Data from the FMDQ Securities Exchange reveals the naira’s deterioration accelerated in June 2023, aligning with President Bola Tinubu’s suspension of fuel subsidies and the CBN’s shift towards a unified exchange rate. The currency’s value further spiraled down, crossing the N700/dollar mark in July due to scarcity and increased speculation in the parallel market, eventually reaching an average of N769.51/dollar.

According to a report by This Day Live, the World Bank has classified the naira, alongside Angola’s kwanza, as the “worst performing currency” in Africa for 2023. The Bank attributes the naira’s weakening to the CBN’s elimination of official market trading restrictions, cautioning against unconventional interventions that might compromise the effectiveness of monetary policies in countries battling double-digit inflation.

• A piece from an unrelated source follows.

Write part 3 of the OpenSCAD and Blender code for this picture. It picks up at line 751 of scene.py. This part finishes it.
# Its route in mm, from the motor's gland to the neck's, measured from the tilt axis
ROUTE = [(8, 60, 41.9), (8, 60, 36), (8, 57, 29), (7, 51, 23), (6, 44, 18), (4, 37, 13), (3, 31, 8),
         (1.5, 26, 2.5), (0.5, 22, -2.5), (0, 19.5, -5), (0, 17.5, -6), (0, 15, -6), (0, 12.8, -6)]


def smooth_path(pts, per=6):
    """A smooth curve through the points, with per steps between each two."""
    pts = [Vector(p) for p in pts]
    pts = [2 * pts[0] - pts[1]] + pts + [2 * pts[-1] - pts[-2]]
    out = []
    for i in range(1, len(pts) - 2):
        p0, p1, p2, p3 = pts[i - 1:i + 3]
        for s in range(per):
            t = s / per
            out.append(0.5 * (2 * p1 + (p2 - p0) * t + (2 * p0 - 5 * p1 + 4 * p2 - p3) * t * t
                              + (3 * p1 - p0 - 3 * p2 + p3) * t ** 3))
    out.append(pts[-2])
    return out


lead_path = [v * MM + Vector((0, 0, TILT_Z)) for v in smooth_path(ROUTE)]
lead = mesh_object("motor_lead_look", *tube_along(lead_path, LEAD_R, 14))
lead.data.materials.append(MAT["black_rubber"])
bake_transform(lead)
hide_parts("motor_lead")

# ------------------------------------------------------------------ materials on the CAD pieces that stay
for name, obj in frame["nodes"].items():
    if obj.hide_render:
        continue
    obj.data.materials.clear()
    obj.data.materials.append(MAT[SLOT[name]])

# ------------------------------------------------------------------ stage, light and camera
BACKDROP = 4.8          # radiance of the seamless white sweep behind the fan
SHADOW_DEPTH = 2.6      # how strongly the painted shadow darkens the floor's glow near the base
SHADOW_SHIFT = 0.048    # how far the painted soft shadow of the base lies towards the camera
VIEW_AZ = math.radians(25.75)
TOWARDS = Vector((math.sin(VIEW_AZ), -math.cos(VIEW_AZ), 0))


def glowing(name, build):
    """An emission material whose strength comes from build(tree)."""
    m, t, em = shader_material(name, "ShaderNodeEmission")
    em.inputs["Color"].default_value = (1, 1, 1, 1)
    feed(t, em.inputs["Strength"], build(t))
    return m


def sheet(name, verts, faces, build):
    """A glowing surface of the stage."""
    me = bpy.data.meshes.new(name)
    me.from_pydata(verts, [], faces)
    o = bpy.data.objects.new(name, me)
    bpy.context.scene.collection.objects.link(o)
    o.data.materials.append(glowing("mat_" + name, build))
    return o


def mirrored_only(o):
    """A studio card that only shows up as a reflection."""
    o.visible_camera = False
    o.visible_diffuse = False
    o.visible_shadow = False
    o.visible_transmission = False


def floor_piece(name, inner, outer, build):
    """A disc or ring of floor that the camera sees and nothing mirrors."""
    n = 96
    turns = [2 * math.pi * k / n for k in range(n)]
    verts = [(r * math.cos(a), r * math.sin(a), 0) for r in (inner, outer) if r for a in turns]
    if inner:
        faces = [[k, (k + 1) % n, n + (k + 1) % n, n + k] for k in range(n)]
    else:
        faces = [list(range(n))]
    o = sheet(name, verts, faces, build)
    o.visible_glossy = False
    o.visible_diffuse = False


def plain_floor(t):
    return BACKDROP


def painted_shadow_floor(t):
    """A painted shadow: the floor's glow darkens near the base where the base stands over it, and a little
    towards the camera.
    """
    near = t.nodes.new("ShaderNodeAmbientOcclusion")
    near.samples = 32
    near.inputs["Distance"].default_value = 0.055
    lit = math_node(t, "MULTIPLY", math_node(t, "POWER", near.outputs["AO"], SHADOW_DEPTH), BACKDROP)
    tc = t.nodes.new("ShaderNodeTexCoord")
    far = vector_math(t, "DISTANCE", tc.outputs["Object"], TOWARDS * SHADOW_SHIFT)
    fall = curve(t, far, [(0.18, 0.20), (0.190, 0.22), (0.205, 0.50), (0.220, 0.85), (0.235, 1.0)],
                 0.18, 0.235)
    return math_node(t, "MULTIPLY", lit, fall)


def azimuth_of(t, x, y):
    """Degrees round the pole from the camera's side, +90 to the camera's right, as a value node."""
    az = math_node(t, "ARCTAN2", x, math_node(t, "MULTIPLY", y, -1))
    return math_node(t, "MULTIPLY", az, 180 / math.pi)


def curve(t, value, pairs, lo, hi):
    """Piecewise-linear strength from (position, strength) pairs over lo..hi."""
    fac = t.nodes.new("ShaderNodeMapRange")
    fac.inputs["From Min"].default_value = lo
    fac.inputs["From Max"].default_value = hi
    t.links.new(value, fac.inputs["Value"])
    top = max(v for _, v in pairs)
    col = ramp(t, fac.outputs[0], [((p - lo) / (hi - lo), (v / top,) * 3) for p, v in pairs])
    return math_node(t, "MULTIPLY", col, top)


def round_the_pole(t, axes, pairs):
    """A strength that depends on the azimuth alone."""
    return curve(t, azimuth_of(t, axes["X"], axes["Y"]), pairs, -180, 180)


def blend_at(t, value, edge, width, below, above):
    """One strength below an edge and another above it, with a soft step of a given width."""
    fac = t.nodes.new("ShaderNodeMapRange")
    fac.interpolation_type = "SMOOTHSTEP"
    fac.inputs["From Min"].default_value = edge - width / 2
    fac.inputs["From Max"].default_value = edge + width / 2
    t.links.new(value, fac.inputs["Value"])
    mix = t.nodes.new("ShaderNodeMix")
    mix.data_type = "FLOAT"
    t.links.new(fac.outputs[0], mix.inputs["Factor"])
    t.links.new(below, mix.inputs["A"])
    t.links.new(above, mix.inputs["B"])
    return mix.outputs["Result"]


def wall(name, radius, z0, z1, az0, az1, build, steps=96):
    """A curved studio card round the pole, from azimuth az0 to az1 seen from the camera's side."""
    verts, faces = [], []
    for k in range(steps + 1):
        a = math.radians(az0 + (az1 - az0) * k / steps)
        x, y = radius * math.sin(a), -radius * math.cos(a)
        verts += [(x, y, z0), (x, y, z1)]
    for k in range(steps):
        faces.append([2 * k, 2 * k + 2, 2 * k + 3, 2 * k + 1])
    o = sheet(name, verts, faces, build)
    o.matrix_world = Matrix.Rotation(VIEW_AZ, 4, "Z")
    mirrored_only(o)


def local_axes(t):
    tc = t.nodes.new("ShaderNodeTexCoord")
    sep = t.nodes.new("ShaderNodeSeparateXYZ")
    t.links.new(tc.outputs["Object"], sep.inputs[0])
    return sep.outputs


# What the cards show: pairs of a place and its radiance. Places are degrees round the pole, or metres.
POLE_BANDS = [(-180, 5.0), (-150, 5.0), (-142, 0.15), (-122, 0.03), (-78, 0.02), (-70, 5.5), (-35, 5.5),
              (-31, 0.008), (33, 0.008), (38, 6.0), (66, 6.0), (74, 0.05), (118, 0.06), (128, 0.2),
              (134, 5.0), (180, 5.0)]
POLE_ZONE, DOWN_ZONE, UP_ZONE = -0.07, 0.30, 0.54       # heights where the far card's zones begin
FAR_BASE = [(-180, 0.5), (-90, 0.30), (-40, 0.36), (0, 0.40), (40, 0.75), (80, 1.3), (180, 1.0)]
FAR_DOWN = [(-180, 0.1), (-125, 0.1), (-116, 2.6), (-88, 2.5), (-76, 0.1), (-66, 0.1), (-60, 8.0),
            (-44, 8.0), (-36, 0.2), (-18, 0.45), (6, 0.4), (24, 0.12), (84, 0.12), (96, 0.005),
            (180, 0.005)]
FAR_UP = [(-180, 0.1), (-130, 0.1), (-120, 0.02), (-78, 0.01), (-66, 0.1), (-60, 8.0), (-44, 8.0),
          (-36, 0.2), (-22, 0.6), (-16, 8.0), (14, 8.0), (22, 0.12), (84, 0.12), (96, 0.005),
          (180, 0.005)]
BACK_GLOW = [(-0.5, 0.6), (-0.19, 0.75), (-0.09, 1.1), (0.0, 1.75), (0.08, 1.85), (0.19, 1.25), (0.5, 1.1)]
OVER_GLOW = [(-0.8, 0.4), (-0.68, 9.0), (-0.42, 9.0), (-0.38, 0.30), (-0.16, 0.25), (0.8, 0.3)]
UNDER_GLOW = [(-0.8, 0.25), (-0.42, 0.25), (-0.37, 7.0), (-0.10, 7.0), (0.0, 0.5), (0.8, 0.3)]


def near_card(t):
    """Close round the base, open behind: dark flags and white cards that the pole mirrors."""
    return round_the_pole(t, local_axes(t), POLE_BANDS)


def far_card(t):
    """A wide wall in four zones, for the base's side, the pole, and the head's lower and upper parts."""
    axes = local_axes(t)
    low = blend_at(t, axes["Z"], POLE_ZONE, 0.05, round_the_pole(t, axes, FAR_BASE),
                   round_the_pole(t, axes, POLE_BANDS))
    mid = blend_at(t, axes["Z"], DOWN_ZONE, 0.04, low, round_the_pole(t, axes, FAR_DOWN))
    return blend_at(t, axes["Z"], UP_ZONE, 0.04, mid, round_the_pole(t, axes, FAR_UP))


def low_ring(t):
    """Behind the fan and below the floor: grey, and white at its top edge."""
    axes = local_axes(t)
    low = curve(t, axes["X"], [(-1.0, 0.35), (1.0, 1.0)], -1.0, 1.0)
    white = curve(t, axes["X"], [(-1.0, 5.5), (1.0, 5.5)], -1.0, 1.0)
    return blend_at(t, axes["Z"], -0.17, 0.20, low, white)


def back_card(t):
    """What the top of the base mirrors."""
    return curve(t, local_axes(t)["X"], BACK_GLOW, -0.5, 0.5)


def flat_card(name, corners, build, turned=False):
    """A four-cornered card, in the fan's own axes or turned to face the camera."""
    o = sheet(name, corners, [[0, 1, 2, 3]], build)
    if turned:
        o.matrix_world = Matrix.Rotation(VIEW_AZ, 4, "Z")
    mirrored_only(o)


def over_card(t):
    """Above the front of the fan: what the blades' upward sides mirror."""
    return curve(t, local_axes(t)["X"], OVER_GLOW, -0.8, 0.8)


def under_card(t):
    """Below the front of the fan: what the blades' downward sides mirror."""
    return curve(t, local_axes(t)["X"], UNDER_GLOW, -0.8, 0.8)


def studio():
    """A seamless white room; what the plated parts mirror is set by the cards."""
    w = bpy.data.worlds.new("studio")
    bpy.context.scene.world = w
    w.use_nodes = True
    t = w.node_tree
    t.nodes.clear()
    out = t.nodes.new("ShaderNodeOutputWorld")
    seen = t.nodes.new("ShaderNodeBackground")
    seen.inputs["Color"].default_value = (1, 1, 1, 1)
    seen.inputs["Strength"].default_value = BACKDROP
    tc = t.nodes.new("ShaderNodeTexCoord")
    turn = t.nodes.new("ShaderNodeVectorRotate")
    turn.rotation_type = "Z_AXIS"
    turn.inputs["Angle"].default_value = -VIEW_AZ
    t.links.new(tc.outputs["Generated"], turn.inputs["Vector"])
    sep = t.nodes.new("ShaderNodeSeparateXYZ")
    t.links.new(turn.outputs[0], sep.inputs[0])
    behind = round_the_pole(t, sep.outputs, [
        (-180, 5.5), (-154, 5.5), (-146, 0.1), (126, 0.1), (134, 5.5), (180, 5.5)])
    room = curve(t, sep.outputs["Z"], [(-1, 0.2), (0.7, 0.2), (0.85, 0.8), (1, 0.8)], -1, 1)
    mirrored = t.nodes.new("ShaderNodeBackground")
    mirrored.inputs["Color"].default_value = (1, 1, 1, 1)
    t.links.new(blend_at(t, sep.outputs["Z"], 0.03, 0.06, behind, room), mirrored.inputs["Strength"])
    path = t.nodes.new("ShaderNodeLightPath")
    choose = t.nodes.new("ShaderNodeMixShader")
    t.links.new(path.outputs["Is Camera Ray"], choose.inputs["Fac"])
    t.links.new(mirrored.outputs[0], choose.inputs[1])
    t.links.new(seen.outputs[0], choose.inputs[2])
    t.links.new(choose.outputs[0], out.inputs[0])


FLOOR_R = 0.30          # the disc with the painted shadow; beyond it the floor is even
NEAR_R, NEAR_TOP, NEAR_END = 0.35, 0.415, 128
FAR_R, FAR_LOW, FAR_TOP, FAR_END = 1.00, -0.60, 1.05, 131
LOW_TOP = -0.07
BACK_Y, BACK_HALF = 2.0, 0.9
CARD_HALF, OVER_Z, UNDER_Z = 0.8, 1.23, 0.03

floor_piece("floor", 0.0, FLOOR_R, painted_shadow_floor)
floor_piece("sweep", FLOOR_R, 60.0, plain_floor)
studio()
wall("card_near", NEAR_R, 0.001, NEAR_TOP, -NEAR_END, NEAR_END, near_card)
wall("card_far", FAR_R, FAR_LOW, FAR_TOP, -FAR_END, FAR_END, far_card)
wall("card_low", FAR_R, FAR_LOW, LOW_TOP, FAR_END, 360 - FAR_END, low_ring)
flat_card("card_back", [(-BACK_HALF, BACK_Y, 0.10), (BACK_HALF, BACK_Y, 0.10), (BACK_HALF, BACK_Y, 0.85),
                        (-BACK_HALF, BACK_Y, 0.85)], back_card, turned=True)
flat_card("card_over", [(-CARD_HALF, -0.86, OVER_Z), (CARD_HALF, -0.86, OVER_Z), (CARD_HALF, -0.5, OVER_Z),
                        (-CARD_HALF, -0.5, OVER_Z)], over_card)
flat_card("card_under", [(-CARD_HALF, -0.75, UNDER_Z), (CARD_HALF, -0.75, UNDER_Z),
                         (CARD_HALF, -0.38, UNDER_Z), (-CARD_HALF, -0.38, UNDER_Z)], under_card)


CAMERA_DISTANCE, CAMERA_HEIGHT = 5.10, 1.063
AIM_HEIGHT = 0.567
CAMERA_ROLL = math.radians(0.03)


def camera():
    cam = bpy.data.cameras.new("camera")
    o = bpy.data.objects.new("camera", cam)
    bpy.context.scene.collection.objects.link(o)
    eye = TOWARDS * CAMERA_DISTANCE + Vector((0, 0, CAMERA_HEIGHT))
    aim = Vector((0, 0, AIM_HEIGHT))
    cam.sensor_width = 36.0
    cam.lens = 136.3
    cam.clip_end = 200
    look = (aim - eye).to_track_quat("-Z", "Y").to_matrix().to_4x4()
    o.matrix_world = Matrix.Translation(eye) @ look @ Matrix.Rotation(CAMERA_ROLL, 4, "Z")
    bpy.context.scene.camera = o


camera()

David Adnori, Vice President of Highcap Securities Limited, noted the profound impact of global oil price fluctuations on Nigeria’s foreign exchange earnings and the resulting challenges in maintaining external obligations and foreign exchange liquidity.

The CBN Governor, Olayemi Cardoso, speaking at a banking event, acknowledged the issue of foreign exchange scarcity. He disclosed efforts to clear the backlog of foreign exchange forward obligations, including payments to 31 banks. Cardoso emphasized the need for a market with significant foreign exchange liquidity and reaffirmed the CBN’s commitment to policies aimed at stabilizing the naira’s exchange rate, fostering economic growth, and reducing interest rates.

Tajudeen Olayinka, CEO of Wyoming Capital and Partners, called on the CBN to create varied sources for foreign exchange inflow and to enhance domestic production. He highlighted the necessity for a market structure that minimizes exchange rate divergence and boosts liquidity in the official foreign exchange market.

As Nigeria grapples with these economic challenges, the need for strategic and multi-faceted solutions is paramount to stabilize the naira and foster long-term economic stability.